Yes, a very simple one.

If you look at any video or old film of an explosion, you’ll see the outer most particles moving faster than the innermost particles.
OK, but if that's the case, then the earth would be positioned right at the center of the big bang, .
No, not necessarily. This is apparently what the astronomers first thought when the BB theory was first accepted and this is why Eddington invented the “expanding balloon” model. The astronomers literally didn’t want the religious folks to get hold of the “apparent center” information, since a visually apparent “central position” would be too “Biblical” for the astronomers to accept.

But, if you do some diagrams on graph paper or if you do some vector analysis equations, you’ll find that we would see the same thing if we were way out in the middle areas of the “expansion”.

We don’t have to be in the center in order to see all the galaxies expanding away from us, just as we don't have to be in the center of our own galaxy in order to see stars on all sides of us or the Milky Way encircling us. In fact, Herschel thought we were in the “center” of a “circular” universe. He thought the Milky Way was the whole universe, and since it circles the earth, he thought we were in the center of the universe. But that turned out to be wrong. We turned out to be way out near the edge of our galaxy, not anywhere near the center at all.

If you look at some of the inner dots in the fireworks picture, they see exactly what we see, i.e. “redshifts” of the other dots in all directions.

Now, there would be a “sideways” motion of some of the galaxies, if we were way out away from the center, but we can’t measure the sideways motion since it is so slight from our point of view. We could go hundreds of years and compare photos from now and from hundreds of years from now and notice no “sideways” motion of the distant galaxies. All we can see is their redshifts which reveals their radial motion.

The universe could have a center, but we don’t necessarily have to be in it.

But even if you take the “expanding space” point of view, that doesn’t get us out of the “center”. We’ve looked like we were in the “center” from the very beginning of the Big Bang theory.

Astronomers who say that they have “seen out to the very edge of the universe and back to within 5% of the beginning of the bb,” they are placing us in the “center”, since they claim they can see this “5%” in all directions of the sky. That puts us within 95% of the center.

However, I think the universe is much larger than they think it is. I think their “age of the universe” estimates are not correct, and I think the “inflation model” is wrong.
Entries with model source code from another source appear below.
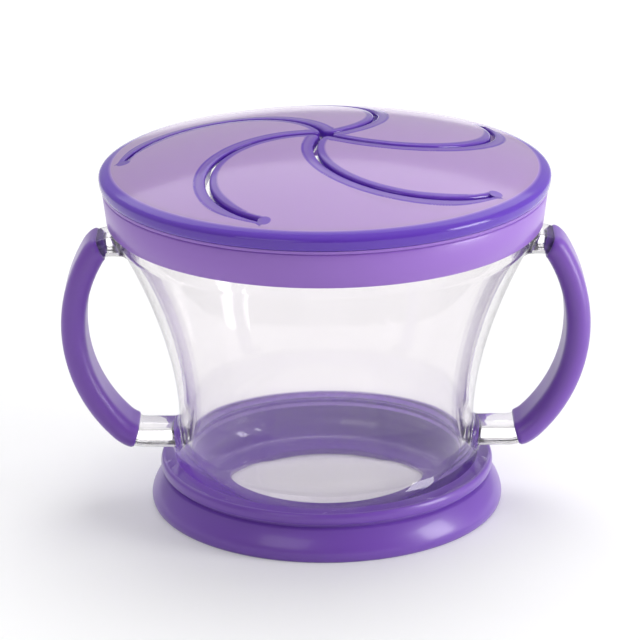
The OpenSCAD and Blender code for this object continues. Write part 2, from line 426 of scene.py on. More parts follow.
def add_surface(
    tree: NodeTree, height: str, swell_um: float, roughness: Span, swell_size: float | None = None
) -> None:
    """Gives a material the unevenness of moulded plastic, in its relief and its roughness.

    Args:
        tree: the material's node tree.
        height: the group's output that makes the relief.
        swell_um: height of that relief, in micrometres.
        roughness: the lowest and highest roughness.
        swell_size: how fine the swell is, where it isn't the group's own.
    """
    surface = add_node(tree, "Group", node_tree=MouldedSurface().group())
    if swell_size:
        feed(tree, surface, {"Swell size": swell_size})
    uneven = remap(tree, surface.outputs["Mottle"], roughness)
    bump = add_node(tree, "Bump", {"Height": surface.outputs[height], "Distance": swell_um * 1e-6})
    shade(tree, {"Roughness": uneven, "Normal": bump.outputs["Normal"]})


def blend_colours(tree: NodeTree, share: NodeSocket, plain: Colour, other: Colour) -> None:
    """Makes a material's colour a blend of two.

    Args:
        tree: the material's node tree.
        share: the share of the other colour.
        plain: the colour at share 0.
        other: the colour at share 1.
    """
    colours = {"Factor": share, "A": (*plain, 1), "B": (*other, 1)}
    shade(tree, {"Base Color": add_node(tree, "Mix", colours, data_type="RGBA").outputs["Result"]})


@dataclass(frozen=True)
class SoftPlastic:
    """Satin soft plastic that glows a little in thin places."""

    name: str  # the material's name
    colour: Colour  # its colour where it is thin
    deep: Colour  # its colour where it is thicker, also used as painted shade
    roughness: float  # the lowest roughness
    glow: float  # how much light passes under the surface
    glow_mm: float  # how far that light travels
    coat: float  # weight of the smooth clear layer on top
    swell_um: float  # height of the slow unevenness, in micrometres
    clear: float = 0.0  # how much light goes straight through it
    sheen: float = 0.0  # weight of the milky light at grazing angles
    glow_colour: Colour = (1.0, 0.7, 1.0)  # how far each colour of the glow travels, as a share
    coat_roughness: float = 0.12  # roughness of the clear layer
    sheen_roughness: float = 0.35  # how broad the milky light is
    uneven: float = 1.4  # the highest roughness, as a multiple of the lowest

    def material(self) -> Material:
        """The material.

        Returns:
            A new material with its nodes. The point attribute thick blends its two colours.
        """
        made = start_material(self.name, {
            "Subsurface Weight": self.glow,
            "Subsurface Radius": self.glow_colour,
            "Subsurface Scale": self.glow_mm * MM,
            "Coat Weight": self.coat,
            "Coat Roughness": self.coat_roughness,
            "Sheen Weight": self.sheen,
            "Sheen Roughness": self.sheen_roughness,
            "Transmission Weight": self.clear,
        })
        tree = made.node_tree
        if self.clear:
            let_light_through(tree, 1.0, 1 - self.clear)
        # A point attribute blends in the deep colour: thicker plastic, and painted shade beside the slits and
        # on the lid's shoulder band
        thick_and_shade = add_node(tree, "Attribute", attribute_name="thick_and_shade")
        blend_colours(tree, thick_and_shade.outputs["Fac"], self.colour, self.deep)
        add_surface(tree, "Height", self.swell_um, (self.roughness, self.roughness * self.uneven))
        return made


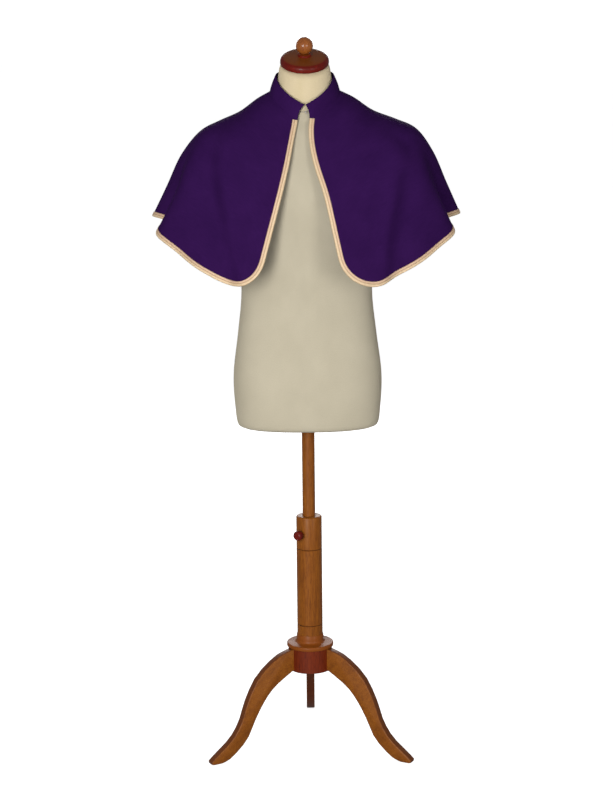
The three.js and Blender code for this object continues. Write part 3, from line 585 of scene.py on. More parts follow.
def edge_places():
    """Places along the whole edge, from the left end of the neck seam to the right one."""
    turn = np.linspace(0, 90, CORNER_SAMPLES)
    halves = []
    for side in (LEFT, RIGHT):
        corner = round_corner(turn)
        corner_azimuth = hem_azimuth(side, corner[:, 0])
        corner_share = 1 - corner[:, 1] / rib_length(corner_azimuth)
        start = seam_share(np.array([side * HEM_CORNER[side]]))[0]
        straight = np.linspace(start, corner_share[0], FRONT_EDGE_SAMPLES)[:-1]
        hem = side * np.linspace(abs(corner_azimuth[-1]), 180, HEM_SAMPLES)[1:]
        front = np.full(len(straight), side * HEM_CORNER[side])
        azimuth = np.concatenate([front, corner_azimuth, hem])
        halves.append((azimuth, np.concatenate([straight, corner_share, np.ones(len(hem))])))
    azimuth = np.concatenate([halves[0][0], halves[1][0][-2::-1]])
    share = np.concatenate([halves[0][1], halves[1][1][-2::-1]])
    run = running_length(cape_points(azimuth, share))
    stations = np.linspace(0, run[-1], int(run[-1] / BRAID_PITCH))
    turned = np.where(azimuth < 0, azimuth + 360, azimuth)
    azimuth = np.interp(stations, run, turned)
    azimuth = np.where(azimuth > 180, azimuth - 360, azimuth)
    return stations, azimuth, np.interp(stations, run, share)


# A place a little in from the edge: nearer the middle of its side, and further up
INWARD_SCALE = 0.98
INWARD_TURN = 1.6
INWARD_SHARE = 0.03


def march(azimuth, share, distances):
    """Lines on the cloth that start at the edge and run inwards, square to it."""
    points = cape_points(azimuth, share)
    along, down, normal = slopes(cape_points, azimuth, share)
    tangent = unit(np.gradient(points, axis=0))
    inward = unit(np.cross(tangent, normal))
    further = azimuth * INWARD_SCALE + np.sign(azimuth) * INWARD_TURN
    centre = cape_points(further, share - INWARD_SHARE)
    inward *= np.sign(((centre - points) * inward).sum(-1, keepdims=True))
    rows = [(points, normal)]
    for step in np.diff(distances):
        move = inward * step
        along_along, down_down = (along * along).sum(-1), (down * down).sum(-1)
        mixed = (along * down).sum(-1)
        bottom = along_along * down_down - mixed ** 2
        by_along, by_down = (along * move).sum(-1), (down * move).sum(-1)
        azimuth = azimuth + (by_along * down_down - by_down * mixed) / bottom
        azimuth = (azimuth + 180) % 360 - 180
        share = share + (by_down * along_along - by_along * mixed) / bottom
        points = cape_points(azimuth, share)
        along, down, normal = slopes(cape_points, azimuth, share)
        inward = unit(inward - normal * (inward * normal).sum(-1, keepdims=True))
        rows.append((points, normal))
    return np.stack([row[0] for row in rows], 1), np.stack([row[1] for row in rows], 1)


# The section of the braid. Places and widths across it are shares of its width
CORDS = [0.27, 0.73]
CORD_HALF_WIDTH = 0.22
CORD_HEIGHT = 0.62
TAPE_HEIGHT = 0.45
TAPE_LIFT = 0.12
RIM_WIDTH = 0.06
RIM_SHARE = 0.15
TWIST_PITCH = 3.2
TWIST_LEAN = 0.45
TWIST_RELIEF = 0.22
OVERHANG = 0.5
FOLD_OVERHANG = 1.3
TURNED_UNDER = 0.35
TURNED_END = 0.3
UNDERSIDE = 0.05


def braid_height(across, along):
    """Height of the braid's face: a thin tape with two twisted cords on it."""
    height = np.full(np.broadcast(across, along).shape, TAPE_HEIGHT)
    for cord, lean in zip(CORDS, (1, -1)):
        place = np.clip((across - cord) / CORD_HALF_WIDTH, -1, 1)
        strand = np.sin(2 * math.pi * (along / TWIST_PITCH + lean * place * TWIST_LEAN))
        round_top = np.sqrt(1 - place ** 2)
        height = height + round_top * (CORD_HEIGHT + TWIST_RELIEF * (strand - 1) / 2)
    rim = np.minimum(across, 1 - across) / RIM_WIDTH
    return TAPE_LIFT + (height + TAPE_LIFT) * np.clip(rim, RIM_SHARE, 1)


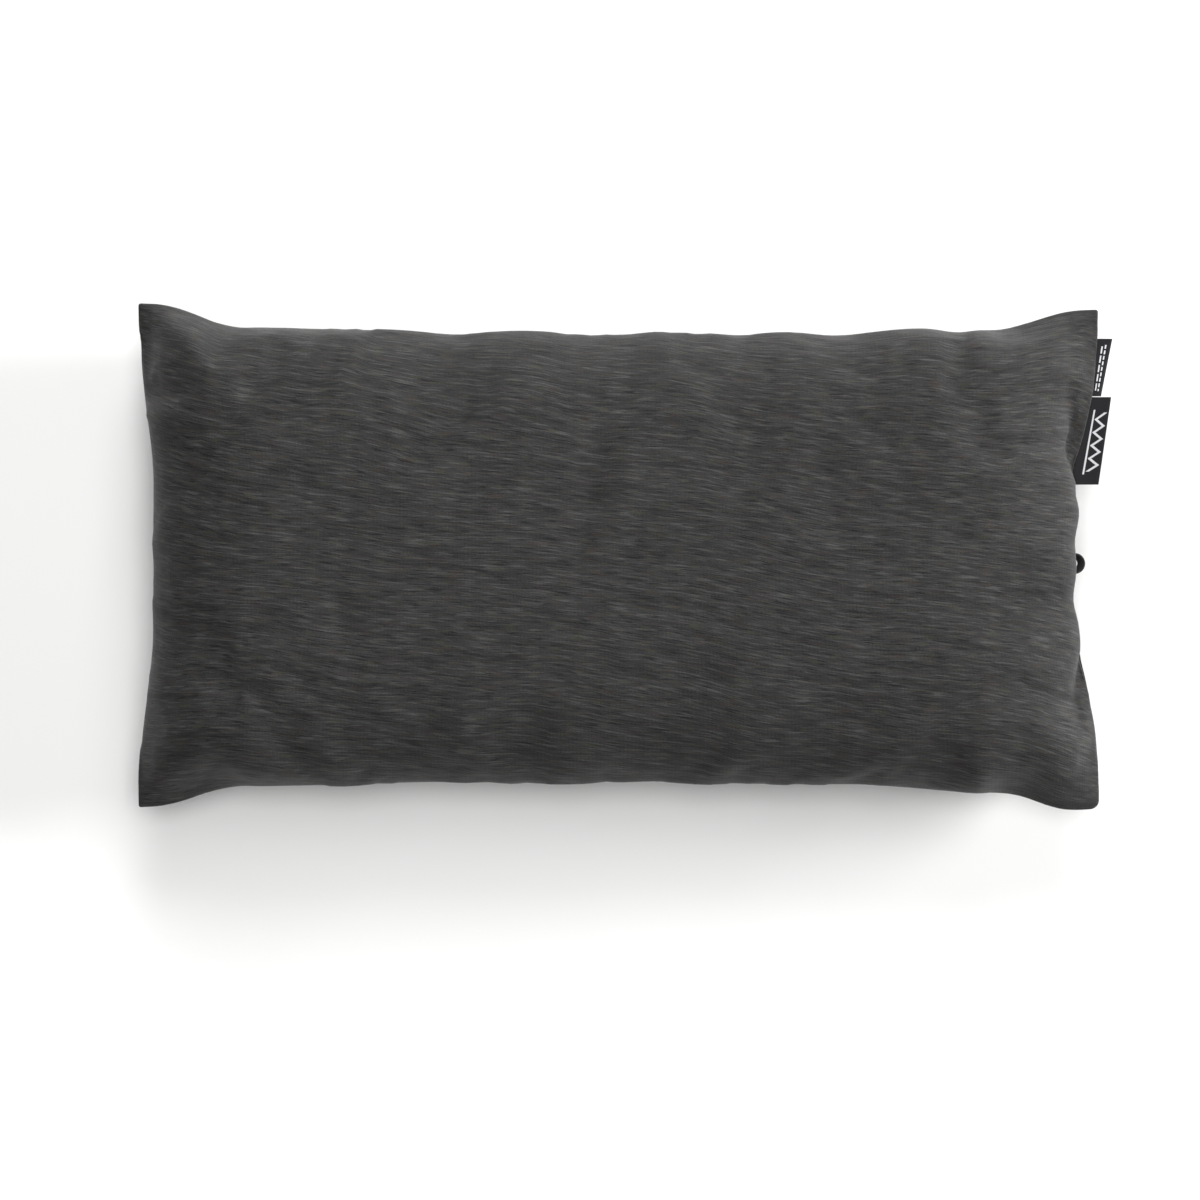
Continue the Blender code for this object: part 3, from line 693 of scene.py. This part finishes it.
    def drift_at(self, u, v, side):
        """The blown cover's puckers at (u, v), between the points that were blown."""
        us, vs, fields = self.drift
        field = fields[side]
        place_u = np.interp(u, us, np.arange(len(us)))
        place_v = np.interp(v, vs, np.arange(len(vs)))
        i = np.minimum(place_u.astype(int), len(us) - 2)
        j = np.minimum(place_v.astype(int), len(vs) - 2)
        p = (place_u - i)[..., None]
        q = (place_v - j)[..., None]
        p, q = p * p * (3 - 2 * p), q * q * (3 - 2 * q)
        near = field[i, j] * (1 - q) + field[i, j + 1] * q
        far = field[i + 1, j] * (1 - q) + field[i + 1, j + 1] * q
        return near * (1 - p) + far * p

    def cloth_lines(self, us, vs, side):
        """The cloth's flat coordinates along the two middle lines, in metres."""
        mid_u = self.point(us, np.zeros_like(us), side)
        mid_v = self.point(np.zeros_like(vs), vs, side)
        flat = []
        for line in (mid_u, mid_v):
            run = np.concatenate([[0], np.cumsum(np.linalg.norm(np.diff(line, axis=0), axis=1))])
            flat.append(run - run[len(run) // 2])
        grid = np.meshgrid(*flat, indexing="ij")
        return np.stack(grid, axis=-1)


@functools.cache
def sewn_cover():
    """The cover's shape, blown up once for every piece that follows it."""
    cover = Cover()
    cover.relax()
    return cover


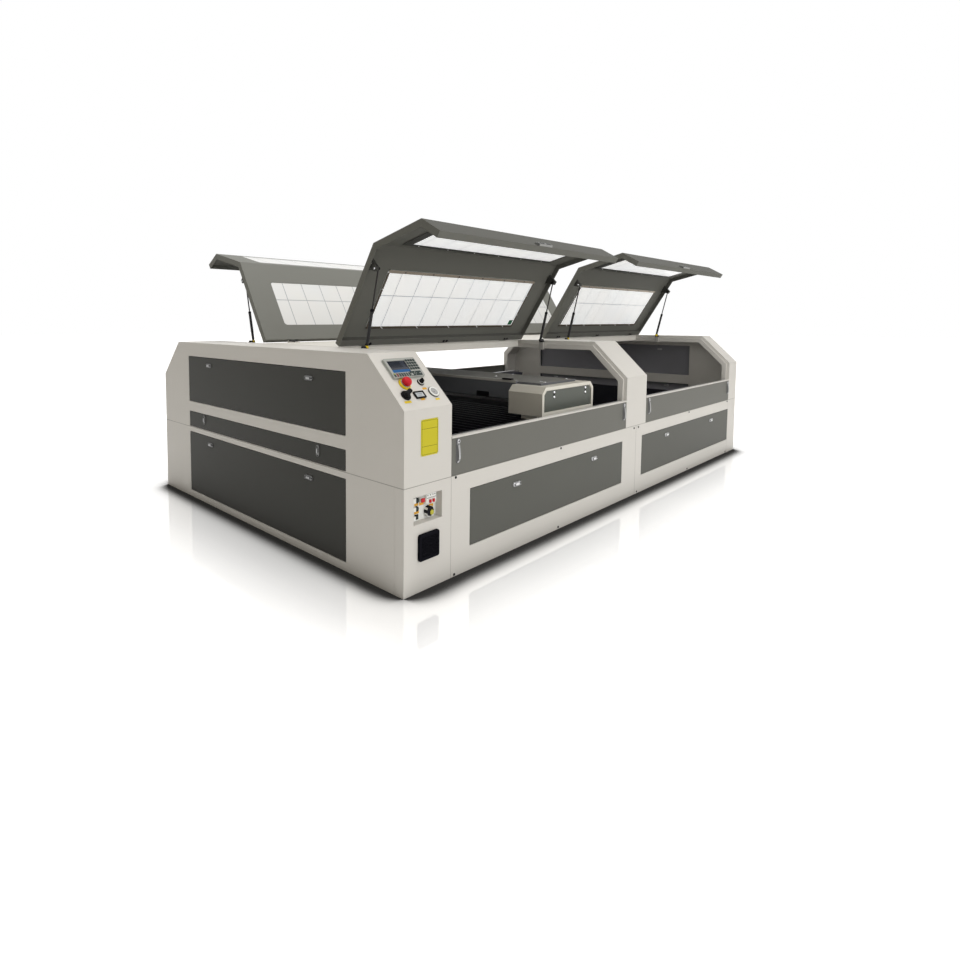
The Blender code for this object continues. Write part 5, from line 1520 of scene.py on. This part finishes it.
def dressGantry():
    own = gantryParts
    for face, side in (("front", -1), ("rear", 1)):
        name = f"gantry_{face}_housing"
        low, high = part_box(name)
        outY = low.y if side < 0 else high.y
        bottom = high.z - 0.162
        inset, chamfer = own["coverInset"], own["chamfer"]
        reach = inset + chamfer * 0.42
        outline = [
            (low.x + inset, bottom + inset),
            (low.x + inset, high.z - reach - 0.010),
            (low.x + reach + 0.010, high.z - inset),
            (high.x - reach - 0.010, high.z - inset),
            (high.x - inset, high.z - reach - 0.010),
            (high.x - inset, bottom + inset),
        ]
        cover, chrome, pulls = bmesh.new(), bmesh.new(), bmesh.new()
        depth = outY - side * own["coverStep"]
        addPrism(cover, outline, "Y", depth, depth + side * own["coverThickness"])
        finishPiece(cover, name + "_cover", "coverGrey", "gantry")
        stand = depth + side * own["coverThickness"]
        for share in own["pairShares"]:
            x = low.x + share * (high.x - low.x)
            for way in (-1, 1):
                z = bottom + own["pairRise"] + way * own["pairSpread"]
                screwHead(chrome, outward(x, stand, z, side), own["screwRadius"], 0.0032)
            pull = ovalOutline(x, bottom + own["pairRise"], 0.012, own["pairSpread"] * 2 + 0.020, 6)
            addPrism(pulls, pull, "Y", stand, stand + side * 0.0010)
        finishPiece(chrome, name + "_cover_screws", "chrome", "gantry")
        finishPiece(pulls, name + "_cover_pulls", "blackPlastic", "gantry")

    low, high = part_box("gantry_beam")
    strip = bmesh.new()
    lip = 0.0008
    outline = [
        (low.x - lip, high.z - 0.014),
        (low.x - lip, high.z + lip),
        (low.x + own["lipWidth"], high.z + lip),
        (low.x + own["lipWidth"], high.z - 0.0055),
        (low.x + own["lipWidth"] + 0.016, high.z - 0.0055),
        (low.x + own["lipWidth"] + 0.016, high.z - 0.0059),
        (low.x + own["lipWidth"] - 0.001, high.z - 0.0059),
        (low.x, high.z - 0.0062),
        (low.x, high.z - 0.014),
    ]
    addPrism(strip, outline, "Y", 0.0005 - own["beamEnd"], own["beamEnd"] - 0.0005)
    finishPiece(strip, "beam_edge_strip", "edgeGrey", "gantry")
    dark, steel = bmesh.new(), bmesh.new()
    face = low.x - 0.0002
    addPrism(dark, roundedOutline((-0.639, -0.545), (0.671, 0.704), 0.003), "X", face - 0.0012, face)
    near, far = own["fitting"]
    for way in (-1, 1):
        addBox(dark, (face - 0.006, low.x + 0.020), (way * near, way * far), (high.z + 0.0009, high.z + 0.009))
    finishPiece(dark, "beam_dark_fittings", "blackPlastic", "gantry", None, 0.001)
    for way in (-1, 1):
        for x, y in own["plateScrews"]:
            screwHead(steel, Matrix.Translation((x, way * y, own["plateTop"])), 0.0085, 0.0035)
    finishPiece(steel, "beam_screws", "chrome", "gantry")


def dressRails():
    own = gantryParts
    for face, side in (("front", -1), ("rear", 1)):
        name = f"{face}_rail"
        low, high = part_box(name)
        edge = low.y if side < 0 else high.y
        near = edge - side * own["rackFromRail"]
        far = near - side * own["rackWidth"]
        foot = high.z - 0.018 + 0.0001
        rack = bmesh.new()
        count = int((high.x - low.x - 0.02) / own["toothPitch"])
        start = low.x + 0.01
        top = foot + own["rackHeight"]
        outline = [(start, foot)]
        pitch = own["toothPitch"]
        for index in range(count):
            x = start + index * pitch
            outline += [(x, top), (x + pitch * 0.22, top), (x + pitch * 0.42, top + own["toothHeight"]), (x + pitch * 0.62, top + own["toothHeight"]), (x + pitch * 0.82, top)]
        outline += [(start + count * pitch, top), (start + count * pitch, foot)]
        addPrism(rack, outline, "Y", near, far)
        finishPiece(rack, name + "_rack", "brightSteel", "frame")
        bolts = bmesh.new()
        boltY = (low.y + high.y) / 2
        for index in range(30):
            x = low.x + 0.06 + index * (high.x - low.x - 0.12) / 29
            addTurned(bolts, [(0, 0), (0.0045, 0), (0.0045, 0.0002), (0, 0.0002)], 12, Matrix.Translation((x, boltY, high.z)))
        finishPiece(bolts, name + "_guide_bolts", "blackMetal", "frame")


def dressHead():
    low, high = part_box("laser_head")
    middle = ((low.x + high.x) / 2, (low.y + high.y) / 2)
    brass, black, lens = bmesh.new(), bmesh.new(), bmesh.new()
    addTurned(brass, [(0, low.z + 0.0002), (0.0032, low.z + 0.0002), (0.0046, low.z + 0.0012), (0.0150, low.z + 0.030), (0.0150, low.z + 0.0325), (0, low.z + 0.0325)], 28, Matrix.Translation((*middle, 0)))
    finishPiece(brass, "nozzle_sleeve", "brass", "laser_head")
    for z in (low.z + 0.037, low.z + 0.043, low.z + 0.049):
        addTurned(black, [(0.0201, z), (0.0216, z), (0.0216, z + 0.003), (0.0201, z + 0.003)], 32, Matrix.Translation((*middle, 0)))
    finishPiece(black, "head_knurl", "blackMetal", "laser_head")
    for way in (-1, 1):
        for rise in (0.066, 0.092):
            spot = Matrix.Translation((low.x, middle[1] + way * 0.021, low.z + rise)) @ Matrix.Rotation(-math.pi / 2, 4, "Y")
            screwHead(lens, spot, 0.0034, 0.002)
    finishPiece(lens, "head_screws", "blackMetal", "laser_head")


dressGantry()
dressRails()
dressHead()
print("gantry dressed")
The inflation model has the galaxies suddenly speeding up to almost an infinite speed, early on, and then suddenly slowing down again. I think that’s silly.

Look at it this way: We are in the “center” of our “sphere of visibility”, but that doesn’t mean we are in the “center” of the entire universe. It only means that our “radius of visibility” only goes so far, and the “radius of the universe” is much larger than our “radius of visibility”.